Most patients do not understand or recall information given to them before heart procedures. For example, many patients mistakenly believe that opening blocked arteries will cure them of heart disease. That’s one of the findings of a study about informed consent published in the European Journal of Cardiovascular Nursing, a journal of the European Society of Cardiology (ESC).1
More than 40% of patients in the study acknowledged that they do not understand, or remember, the information they receive about percutaneous coronary intervention (PCI) that has become the most common intervention performed in high- and middle-income countries.
Providing details about a procedure, including the risks and benefits, is a legal and ethical requirement – called informed consent. Patients should receive enough information about their options to make a valid choice, without being coerced. Health professionals must also confirm that the patient has sufficient capacity to decide at that time.
The group of patients who were asked about the consent process were treated with either elective, or urgent PCI, but not emergency PCI when speed is of the essence. Some 60% of patients with coronary heart disease undergoing elective PCI to unblock an artery thought it would cure their coronary heart disease. Nearly all patients (95%) believed it would reduce their risk of a future heart attack and 91% thought it would increase their life span.
“These beliefs do not align with trial evidence, which shows that elective PCI is predominantly for relief of symptoms,” said study author Professor Felicity Astin, University of Huddersfield, UK.
Professor Astin said health services should be reconfigured to allow sufficient time for patients and clinicians to discuss the proposed treatment and potential alternatives. She explained: “Patients often receive all of the information at once. They then feel overloaded, which contributes to forgetting or not comprehending what they hear.”
Nearly half (47%) would have liked a family member with them when their treatment was explained during the informed consent process. Almost one-third (31%) of patients in the study needed some degree of help to understand health-related written information.
Professor Astin said: “Health literacy is a neglected issue. Leaflets should be in plain language. In addition, clinicians should ask patients if they need help reading or understanding health information. Patients will not volunteer that they can’t read.”

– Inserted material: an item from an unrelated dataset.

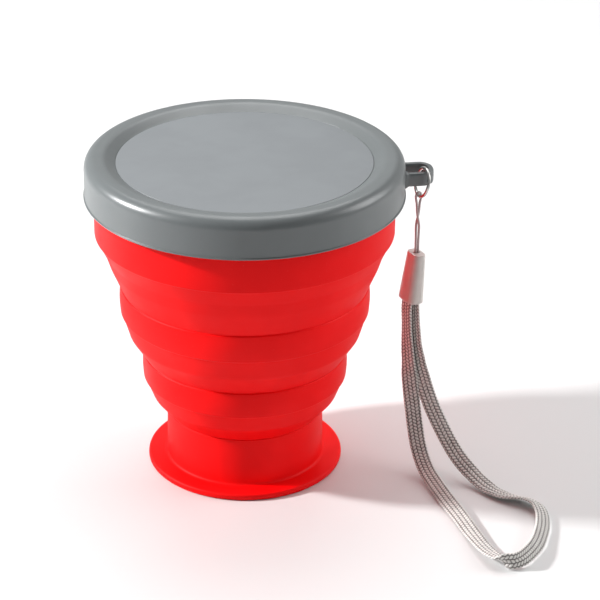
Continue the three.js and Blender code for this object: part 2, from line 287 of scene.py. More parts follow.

# %% [markdown]
# ## A route for the strap
#
# The strap is one length of webbing whose two ends meet in the sleeve. Down its front leg it
# hangs nearly plumb, then its own stiffness carries it out to the table, where it lies flat,
# turns back in a wide bight on its edge and climbs to the sleeve again. The route is a list of
# points, given as offsets from the foot of the jump ring, and the same list shapes the
# model's solid. A Catmull-Rom curve passes smoothly through them. A flat strap can't bend
# sideways, so it twists about its route instead: a second list says where one of its faces looks
# at shares of its length.

# %% route points
RING_LOW, RING_HIGH = (Vector(corner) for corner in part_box("jump_ring"))
RING_WIRE = 0.9 * MM
RING_MEAN = 4.0 * MM
RING_TILT = math.radians(14)
RING_TURN = math.radians(12)
RING_CENTRE = (RING_LOW + RING_HIGH) / 2
RING_DOWN = Vector((-math.sin(RING_TILT) * math.cos(RING_TURN),
                    -math.sin(RING_TILT) * math.sin(RING_TURN), -math.cos(RING_TILT)))
RING_FOOT = RING_CENTRE + RING_DOWN * RING_MEAN
SLEEVE_TURN = math.radians(-67)
SLEEVE_TILT = math.radians(5)
SLEEVE_DROP = 17.3 * MM
SLEEVE_LENGTH = 14.6 * MM
WEBBING_WIDTH = 4.8 * MM
WEBBING_THICKNESS = 1.1 * MM
CORD_DIAMETER = 0.65 * MM

STRAP_ROUTE = [
    (-1.6, -0.27, 52.0), (-1.95, -0.27, 49.5), (-2.4, -0.3, 46.5), (-2.3, -0.6, 40.8),
    (-2.1, -1.2, 35.7), (-1.9, -2.1, 30.9), (-1.5, -3.8, 24.4), (-1.0, -5.9, 18.3),
    (-0.5, -8.4, 12.2), (0, -10.9, 7.6), (0.7, -14.2, 4.3), (1.5, -18.3, 2.5),
    (2.6, -23.6, 1.75), (4.25, -32.0, 1.4), (6.1, -40.5, 1.3), (8.0, -51.0, 1.25),
    (9.4, -58.4, 1.6), (10.9, -63.6, 2.3), (12.7, -66.7, 2.65), (15.0, -67.8, 2.7),
    (18.0, -66.4, 2.6), (21.4, -62.7, 2.4), (24.1, -58.6, 2.2), (26.3, -53.7, 2.1),
    (28.0, -48.6, 2.05), (28.9, -43.2, 2.05), (28.5, -39.0, 2.05), (26.6, -36.0, 1.9),
    (23.9, -34.0, 1.55), (21.1, -32.0, 1.25), (18.5, -29.3, 1.3), (15.9, -25.7, 1.9),
    (13.1, -21.4, 3.7), (10.6, -17.5, 6.0), (8.5, -14.1, 9.1), (6.5, -11.0, 12.9),
    (4.8, -8.3, 16.6), (3.4, -6.2, 20.4), (2.1, -4.2, 25.2), (1.2, -2.9, 29.5),
    (0.5, -1.7, 34.8), (0.15, -0.8, 40.6), (-0.1, -0.1, 46.0), (-0.3, 0.27, 49.5),
    (-0.32, 0.27, 52.0),
]
STRAP_FACES = [
    (0, (-0.92, -0.39, 0)), (0.05, (-0.92, -0.39, 0)), (0.095, (-0.75, -0.65, 0)),
    (0.125, (-0.4, -0.88, 0.2)), (0.16, (-0.1, -0.88, 0.45)), (0.21, (-0.1, -0.88, 0.45)),
    (0.27, (-0.2, -0.4, 0.85)), (0.38, (-0.15, -0.15, 0.95)), (0.43, (0, 0.3, 0.95)),
    (0.46, (-0.05, 0.6, 0.8)), (0.484, (-0.1, 0.9, -0.2)), (0.51, (-0.4, 0.73, -0.5)),
    (0.56, (-0.5, 0.35, -0.75)), (0.6, (-0.5, 0.1, -0.85)), (0.625, (-0.45, -0.15, -0.87)),
    (0.66, (-0.3, -0.35, -0.87)), (0.69, (-0.1, 0, -1)), (0.72, (0.05, 0.5, -0.85)),
    (0.76, (0.1, 0.88, -0.45)), (0.85, (0.1, 0.88, -0.45)), (0.875, (0.35, 0.9, -0.2)),
    (0.9, (0.6, 0.75, 0)), (0.93, (0.85, 0.5, 0)), (0.96, (0.92, 0.39, 0)),
    (1, (0.92, 0.39, 0)),
]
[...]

The paper identifies the need for patients and health professionals to work together to develop and evaluate new approaches to information sharing and decision-making. Professor Astin recommends that cardiologists and nurses receive training to use “teach back”: giving small chunks of information then asking patients to explain it in their own words to see how much they have understood. Professor Astin said: “The emphasis is on being a good teacher, not testing the patient and making them feel ashamed. But staff can only do this if they have the time – which is why patient pathways need to be configured.”
ESC guidelines on revascularisation state: “Active patient participation in the decision-making process should be encouraged. Use of terminology that the patient understands is essential. Risks and benefits…should be thoroughly discussed.”2
1Astin F, Stephenson J, Probyn J, et al. Cardiologists’ and patients’ views about the informed consent process and their understanding of the anticipated treatment benefits of coronary angioplasty: a survey study. Eur J Cardiovasc Nurs. 2019. doi:10.1177/1474515119879050.
2Neumann FJ, Sousa-Uva M, Ahlsson A, et al. 2018 ESC/EACTS Guidelines on myocardial revascularization. Eur Heart J. 2019;40:87-165. doi:10.1093/eurheartj/ehy394.